Re: extracting checkboxes in non acroform pdf

Posted by Tilman Hausherr <TH...@t-online.de>.

Am 29.11.2018 um 21:27 schrieb Nicolas Paris:
> On Thu, Nov 29, 2018 at 08:56:59PM +0100, Tilman Hausherr wrote:
>> Am 29.11.2018 um 09:49 schrieb Nicolas Paris:
>>> Hi
>>>
>>>> It could be an XFA forms pdf... then you'd have to analyze the XML content.
>>> I opened the pdf in a text editor, and I can say the boxes are in a
>>> stream xml entity, in binary format. (By removing some binary, I have
>>> been able to remove the boxes.
>>> Does it exclude the XFA form pdf nature ?
>>
>> Sorry, "nature" looks like a bad translation, and sadly I don't know what
>> you meant...  please write that part in french, which I understand too.
> I meant, "do the above informations prove it is *not* a XFA form ?". I
> mean, the boxes arent in xml but in the binary part.


Open the file with PDFDebugger, switch to "show internal structure" in 
the menu, and if you find "Root/AcroForm/XFA" then it has XFA. (Some 
PDFs also have normal fields, e.g.

https://www.pdfscripting.com/public/FreeStuff/PDFSamples/DynamicEmail_XFAForm_V2.pdf 
)

I also don''t know what you mean with "binary part". The compressed PDF 
content stream? That one you can see by going to 
Root/Pages/Kids/[0]/Contents .


>
>
>> PDFBox doesn't have an API for the XFA form.
>>
>> You can also upload the PDF to a sharehoster (no mail attachments). Or look
>> at the PDF in PDFDebugger.
> I cannot share any copy of the pdf. Thanks for that proposition that
> would help a lot.
>
>>>> It could be ordinary text, then the text stripper would do the job.
>>> The regular textstripper does not extract them. Does it exclude the text
>>> nature ?
>>
>> Same problem with "nature". PDFBox cannot extract XFA forms. It can detect
>> glyphs that are used for forms, e.g. squares.
> I meant, "if the built-in pdfbox text stripper does not extract the
> check-boxes, does it prove that they are not ordinary text."

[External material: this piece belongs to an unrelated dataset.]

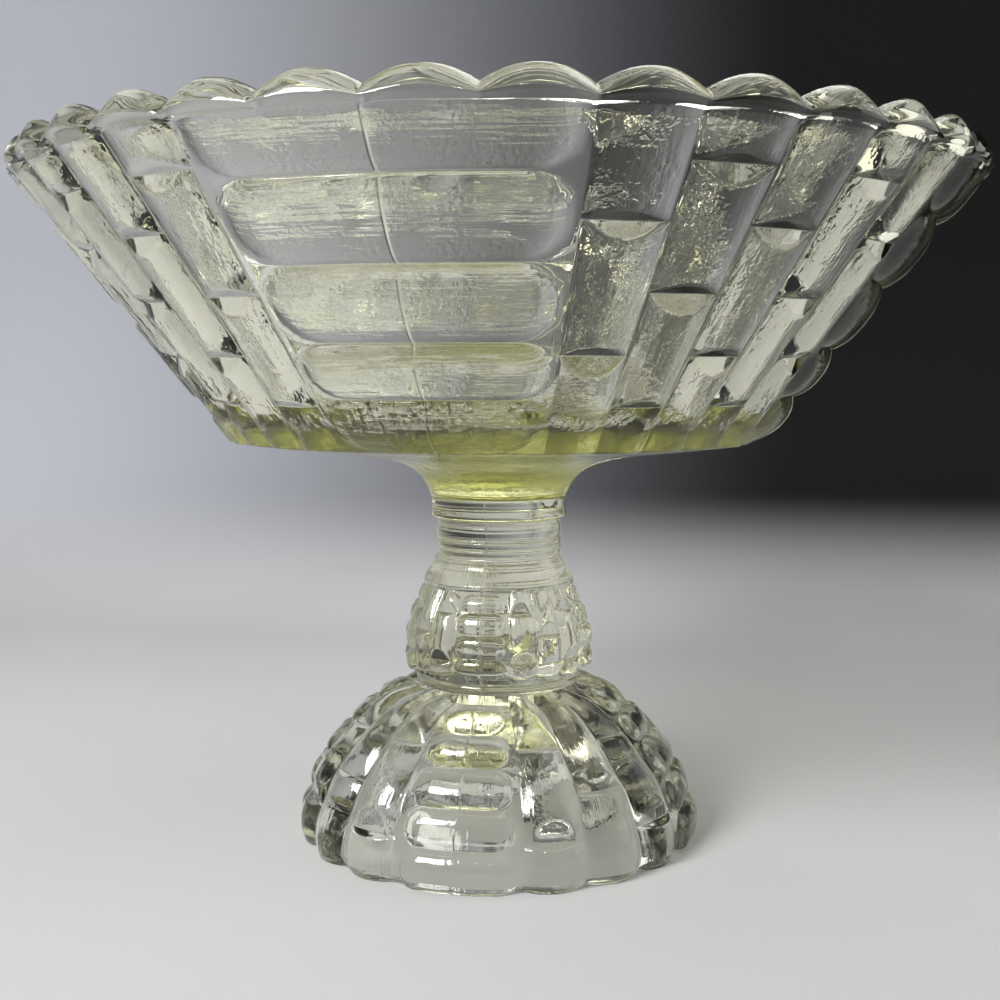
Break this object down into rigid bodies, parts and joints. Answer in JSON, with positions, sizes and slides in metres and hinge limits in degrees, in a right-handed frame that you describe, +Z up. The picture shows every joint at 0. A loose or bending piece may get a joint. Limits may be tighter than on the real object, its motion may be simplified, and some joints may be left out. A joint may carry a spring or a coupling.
{
  "type": "footed compote bowl",
  "caption": "Clear pressed glass compote: a scalloped conical bowl with a brick and log pattern on a ringed stem with a knop and a hollow domed foot.",
  "frame": {"origin": "centre of the foot's base ring, on the surface that the compote stands on", "axes": "+Z up along the stem; a panel of logs is centred on -Y"},
  "size_m": [0.242, 0.242, 0.1754],
  "materials": {
    "bowl_glass": "clear pressed glass, faint straw tint",
    "collar_glass": "clear pressed glass, faint straw tint",
    "stem_glass": "clear pressed glass, faint straw tint",
    "ring_glass": "clear pressed glass, faint straw tint",
    "foot_glass": "clear pressed glass, faint straw tint"
  },
  "bodies": {
    "root": {"bowl": "bowl_glass", "bowl_collar": "collar_glass", "stem": "stem_glass", "foot_collar": "ring_glass", "foot": "foot_glass"}
  },
  "joints": []
}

I can't tell without seeing the PDF.


>
>
>
> How could I determine the kind of checkbox I have ? Is there a way to
> list all the objects within the pdf ?


PDF isn't like XML where there is a tree. PDF has an object structure, 
and there are also content streams, which contains graphics and texts... 
the text is often not easy to "see" because of encoding.

PDFDebugger can really show you all in a PDF, the problem is to 
understand it... especially the content stream.

In theory, I could write an algorithm to answer the question. But it 
would probably take several hours, because there are so many ways to do 
the same thing in PDF. And I might still have forgotten something.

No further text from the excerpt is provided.